= YOUR GOAL =
Print out every line, exactly as written.

= GIVEN MATERIAL =
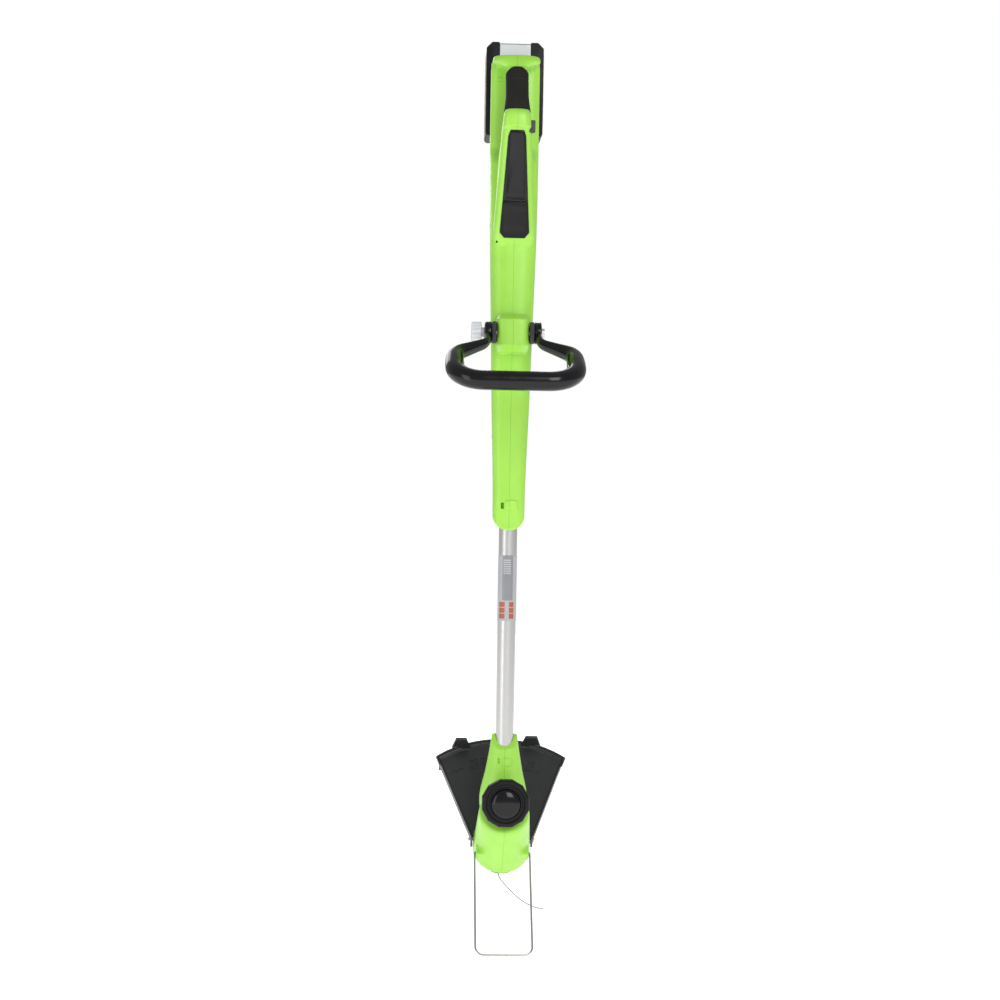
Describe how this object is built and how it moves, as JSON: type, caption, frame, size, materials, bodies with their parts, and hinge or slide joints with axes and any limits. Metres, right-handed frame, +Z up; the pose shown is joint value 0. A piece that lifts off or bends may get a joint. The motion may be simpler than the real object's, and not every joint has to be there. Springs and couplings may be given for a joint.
{
  "type": "string trimmer",
  "caption": "Cordless string trimmer: slide-on battery, looped rear grip with trigger, front D-handle, straight tube, tilted line head with edge wheel, fan guard and flip-out wire guard.",
  "frame": {"origin": "the middle of the rear grip, where a hand or a wall hook holds the trimmer", "axes": "+Z runs up the tube from the cutting head to the operator's end, -Y is the upper side that carries the grip, the front handle and the edge wheel, +X is the side of the lock-out button"},
  "size_m": [0.186, 0.326, 1.2486],
  "materials": {
    "green_plastic": "satin moulded",
    "black_plastic": "fine textured",
    "gloss_black_plastic": "polished",
    "grip_rubber": "matte ribbed",
    "dark_grey_plastic": "textured",
    "light_grey_plastic": "satin",
    "mid_grey_plastic": "satin",
    "steel": "zinc plated",
    "wire_steel": "bright drawn wire",
    "aluminium_tube": "satin anodised",
    "brass": "plain",
    "label_film": "printed film",
    "nylon_line": "extruded",
    "circuit_board": "solder mask",
    "red_insulation": "smooth",
    "black_insulation": "smooth",
    "cell_sleeve": "shrink sleeve"
  },
  "bodies": {
    "frame": {"shaft_tube": "aluminium_tube", "shaft_label": "label_film", "lead_positive": "red_insulation", "lead_negative": "black_insulation", "head_shell_left": "green_plastic", "head_shell_right": "green_plastic", "motor_can": "steel", "shaft_bush": "brass", "wheel_axle": "steel", "guard": "black_plastic", "guard_screw_left": "steel", "guard_screw_right": "steel", "trimming_blade": "steel", "blade_screw_1": "steel", "blade_screw_2": "steel", "housing_left": "green_plastic", "housing_right": "green_plastic", "inlay_panel": "gloss_black_plastic", "inlay_pad": "black_plastic", "grip_sleeve": "grip_rubber", "trigger_pin": "steel", "trigger_spring": "steel", "lockout_spring": "steel", "trigger_switch": "black_plastic", "control_board": "circuit_board", "terminal_block": "brass", "swivel_disc_left": "dark_grey_plastic", "swivel_disc_right": "dark_grey_plastic", "housing_screw_1": "steel", "housing_screw_2": "steel", "housing_screw_3": "steel", "housing_screw_4": "steel", "housing_screw_5": "steel", "housing_screw_6": "steel"},
    "trigger": {"trigger": "black_plastic"},
    "lockout_button": {"lockout_button": "dark_grey_plastic"},
    "battery": {"battery_upper_case": "black_plastic", "battery_lower_case": "black_plastic", "battery_strip_left": "mid_grey_plastic", "battery_strip_right": "light_grey_plastic", "latch_spring": "steel", "battery_cells": "cell_sleeve", "battery_board": "circuit_board"},
    "battery_latch": {"battery_latch": "light_grey_plastic"},
    "front_handle": {"front_handle": "gloss_black_plastic", "handle_bolt": "steel"},
    "handle_knob": {"handle_knob": "light_grey_plastic"},
    "edge_wheel": {"edge_wheel": "black_plastic", "wheel_dome": "gloss_black_plastic"},
    "line_head": {"motor_shaft": "steel", "spool_drum": "black_plastic", "drum_cover": "black_plastic", "line_eyelet": "steel", "cutting_line": "nylon_line", "spool_spring": "steel"},
    "spool": {"spool": "dark_grey_plastic", "line_winding": "nylon_line", "bump_knob": "black_plastic"},
    "wire_guard": {"wire_guard": "wire_steel"}
  },
  "joints": [
    {"name": "trigger_pull", "type": "hinge", "parent": "frame", "child": "trigger", "pos_m": [0, 0, -0.055], "axis": [1, 0, 0], "range_deg": [0, 10], "stiffness_Nm_per_rad": 0.6, "springref_deg": -20.05, "deforming": ["trigger_spring"]},
    {"name": "lockout_press", "type": "slide", "parent": "frame", "child": "lockout_button", "axis": [-1, 0, 0], "range_m": [0, 0.004], "stiffness_N_per_m": 600, "springref_m": -0.003, "deforming": ["lockout_spring"]},
    {"name": "battery_slide", "type": "slide", "parent": "frame", "child": "battery", "axis": [0, 0, 1], "range_m": [0, 0.11]},
    {"name": "battery_latch_press", "type": "slide", "parent": "battery", "child": "battery_latch", "axis": [0, 1, 0], "range_m": [0, 0.003], "stiffness_N_per_m": 900, "springref_m": -0.003, "deforming": ["latch_spring"]},
    {"name": "front_handle_tilt", "type": "hinge", "parent": "frame", "child": "front_handle", "pos_m": [0, 0.012, -0.3185], "axis": [-1, 0, 0], "range_deg": [-48, 60]},
    {"name": "handle_knob_turn", "type": "hinge", "parent": "front_handle", "child": "handle_knob", "pos_m": [0, 0.012, -0.3185], "axis": [1, 0, 0], "continuous": true},
    {"name": "edge_wheel_spin", "type": "hinge", "parent": "frame", "child": "edge_wheel", "pos_m": [0, -0.0025, -0.9546], "axis": [0, -1, 0], "continuous": true},
    {"name": "line_head_spin", "type": "hinge", "parent": "frame", "child": "line_head", "pos_m": [0, 0.076, -1.0169], "axis": [0, -0.766, 0.6428], "continuous": true},
    {"name": "bump_feed_press", "type": "slide", "parent": "line_head", "child": "spool", "axis": [0, -0.766, 0.6428], "range_m": [0, 0.004], "stiffness_N_per_m": 800, "springref_m": -0.004, "deforming": ["spool_spring"]},
    {"name": "wire_guard_flip", "type": "hinge", "parent": "frame", "child": "wire_guard", "pos_m": [0, 0.06263, -1.03439], "axis": [-1, 0, 0], "range_deg": [0, 95]}
  ]
}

= SOLUTION TO THIS TASK =
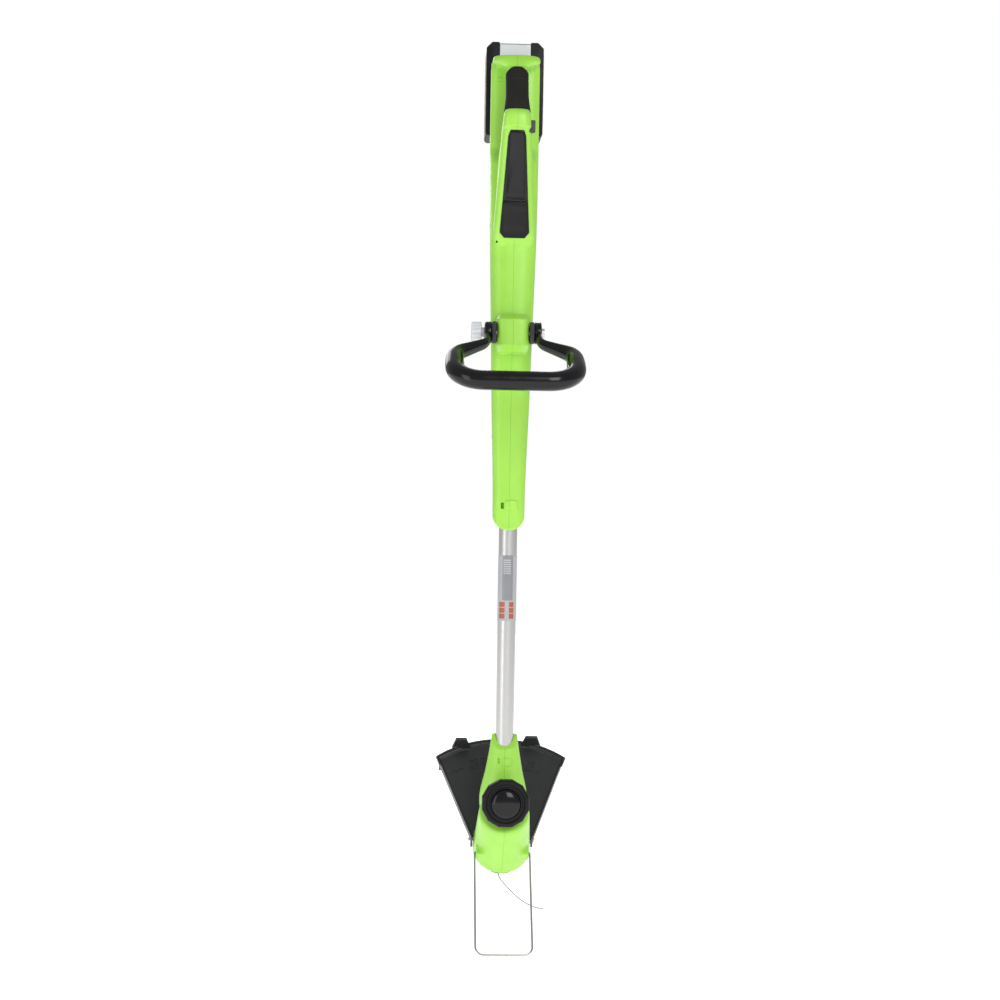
Describe how this object is built and how it moves, as JSON: type, caption, frame, size, materials, bodies with their parts, and hinge or slide joints with axes and any limits. Metres, right-handed frame, +Z up; the pose shown is joint value 0. A piece that lifts off or bends may get a joint. The motion may be simpler than the real object's, and not every joint has to be there. Springs and couplings may be given for a joint.
{
  "type": "string trimmer",
  "caption": "Cordless string trimmer: slide-on battery, looped rear grip with trigger, front D-handle, straight tube, tilted line head with edge wheel, fan guard and flip-out wire guard.",
  "frame": {"origin": "the middle of the rear grip, where a hand or a wall hook holds the trimmer", "axes": "+Z runs up the tube from the cutting head to the operator's end, -Y is the upper side that carries the grip, the front handle and the edge wheel, +X is the side of the lock-out button"},
  "size_m": [0.186, 0.326, 1.2486],
  "materials": {
    "green_plastic": "satin moulded",
    "black_plastic": "fine textured",
    "gloss_black_plastic": "polished",
    "grip_rubber": "matte ribbed",
    "dark_grey_plastic": "textured",
    "light_grey_plastic": "satin",
    "mid_grey_plastic": "satin",
    "steel": "zinc plated",
    "wire_steel": "bright drawn wire",
    "aluminium_tube": "satin anodised",
    "brass": "plain",
    "label_film": "printed film",
    "nylon_line": "extruded",
    "circuit_board": "solder mask",
    "red_insulation": "smooth",
    "black_insulation": "smooth",
    "cell_sleeve": "shrink sleeve"
  },
  "bodies": {
    "frame": {"shaft_tube": "aluminium_tube", "shaft_label": "label_film", "lead_positive": "red_insulation", "lead_negative": "black_insulation", "head_shell_left": "green_plastic", "head_shell_right": "green_plastic", "motor_can": "steel", "shaft_bush": "brass", "wheel_axle": "steel", "guard": "black_plastic", "guard_screw_left": "steel", "guard_screw_right": "steel", "trimming_blade": "steel", "blade_screw_1": "steel", "blade_screw_2": "steel", "housing_left": "green_plastic", "housing_right": "green_plastic", "inlay_panel": "gloss_black_plastic", "inlay_pad": "black_plastic", "grip_sleeve": "grip_rubber", "trigger_pin": "steel", "trigger_spring": "steel", "lockout_spring": "steel", "trigger_switch": "black_plastic", "control_board": "circuit_board", "terminal_block": "brass", "swivel_disc_left": "dark_grey_plastic", "swivel_disc_right": "dark_grey_plastic", "housing_screw_1": "steel", "housing_screw_2": "steel", "housing_screw_3": "steel", "housing_screw_4": "steel", "housing_screw_5": "steel", "housing_screw_6": "steel"},
    "trigger": {"trigger": "black_plastic"},
    "lockout_button": {"lockout_button": "dark_grey_plastic"},
    "battery": {"battery_upper_case": "black_plastic", "battery_lower_case": "black_plastic", "battery_strip_left": "mid_grey_plastic", "battery_strip_right": "light_grey_plastic", "latch_spring": "steel", "battery_cells": "cell_sleeve", "battery_board": "circuit_board"},
    "battery_latch": {"battery_latch": "light_grey_plastic"},
    "front_handle": {"front_handle": "gloss_black_plastic", "handle_bolt": "steel"},
    "handle_knob": {"handle_knob": "light_grey_plastic"},
    "edge_wheel": {"edge_wheel": "black_plastic", "wheel_dome": "gloss_black_plastic"},
    "line_head": {"motor_shaft": "steel", "spool_drum": "black_plastic", "drum_cover": "black_plastic", "line_eyelet": "steel", "cutting_line": "nylon_line", "spool_spring": "steel"},
    "spool": {"spool": "dark_grey_plastic", "line_winding": "nylon_line", "bump_knob": "black_plastic"},
    "wire_guard": {"wire_guard": "wire_steel"}
  },
  "joints": [
    {"name": "trigger_pull", "type": "hinge", "parent": "frame", "child": "trigger", "pos_m": [0, 0, -0.055], "axis": [1, 0, 0], "range_deg": [0, 10], "stiffness_Nm_per_rad": 0.6, "springref_deg": -20.05, "deforming": ["trigger_spring"]},
    {"name": "lockout_press", "type": "slide", "parent": "frame", "child": "lockout_button", "axis": [-1, 0, 0], "range_m": [0, 0.004], "stiffness_N_per_m": 600, "springref_m": -0.003, "deforming": ["lockout_spring"]},
    {"name": "battery_slide", "type": "slide", "parent": "frame", "child": "battery", "axis": [0, 0, 1], "range_m": [0, 0.11]},
    {"name": "battery_latch_press", "type": "slide", "parent": "battery", "child": "battery_latch", "axis": [0, 1, 0], "range_m": [0, 0.003], "stiffness_N_per_m": 900, "springref_m": -0.003, "deforming": ["latch_spring"]},
    {"name": "front_handle_tilt", "type": "hinge", "parent": "frame", "child": "front_handle", "pos_m": [0, 0.012, -0.3185], "axis": [-1, 0, 0], "range_deg": [-48, 60]},
    {"name": "handle_knob_turn", "type": "hinge", "parent": "front_handle", "child": "handle_knob", "pos_m": [0, 0.012, -0.3185], "axis": [1, 0, 0], "continuous": true},
    {"name": "edge_wheel_spin", "type": "hinge", "parent": "frame", "child": "edge_wheel", "pos_m": [0, -0.0025, -0.9546], "axis": [0, -1, 0], "continuous": true},
    {"name": "line_head_spin", "type": "hinge", "parent": "frame", "child": "line_head", "pos_m": [0, 0.076, -1.0169], "axis": [0, -0.766, 0.6428], "continuous": true},
    {"name": "bump_feed_press", "type": "slide", "parent": "line_head", "child": "spool", "axis": [0, -0.766, 0.6428], "range_m": [0, 0.004], "stiffness_N_per_m": 800, "springref_m": -0.004, "deforming": ["spool_spring"]},
    {"name": "wire_guard_flip", "type": "hinge", "parent": "frame", "child": "wire_guard", "pos_m": [0, 0.06263, -1.03439], "axis": [-1, 0, 0], "range_deg": [0, 95]}
  ]
}